The Tour has always boasted of being a member-led organization, even when it was only nominally so. Since the backlash to the Framework Agreement with the Saudis and the subsequent governance reforms, players are now absolutely calling the shots. In fact, three Policy Board members who will vote on the recommendations — Peter Malnati, Webb Simpson and Jordan Spieth — are perilously close to finding themselves at the mercy of the unforgiving new dispensation they could usher in.

I'm sorry, Eamon, did you take the summer of 2024 off?  Do you not remember who got the sponsor's exemptions into Riviera or how many such exemptions your Webb Simpson bagged?  Those votes are in the bag, having been purchased for sponsors' exemptions into the Signature Events.....  The Guild takes care of its own, the rest of us are merely nauseous at the sight.

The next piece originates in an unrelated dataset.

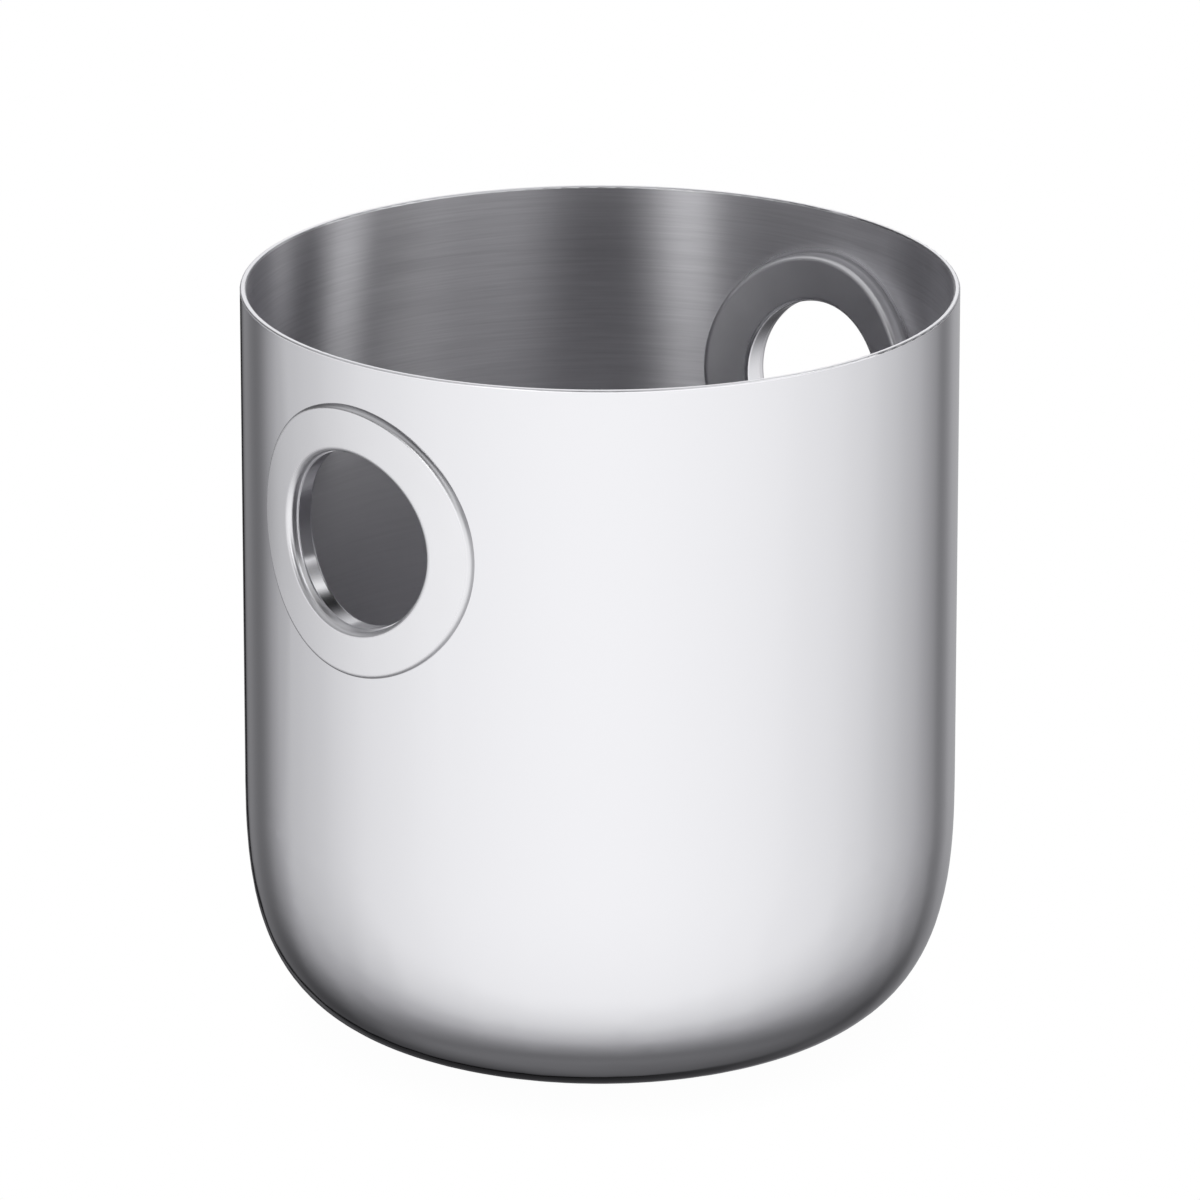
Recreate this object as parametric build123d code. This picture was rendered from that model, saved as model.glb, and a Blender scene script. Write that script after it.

What we are seeing is nothing short of disgusting.  The Tour has historically featured men such as Arnie and Jack that evidenced a desire to leave the Tour stronger for those that came after them.  Today the Tour's player-leaders, Tiger, Rory and Patrick, have renounced that commitment.

I watched far less golf in 2024 than in prior years, a trend line guaranteed to continue in 2025.  To me, the best moments in 2024 were the most unexpected, say Nick Dunlap at the AMEX, and the money grabs repel this potential viewer.  At least we have the four majors.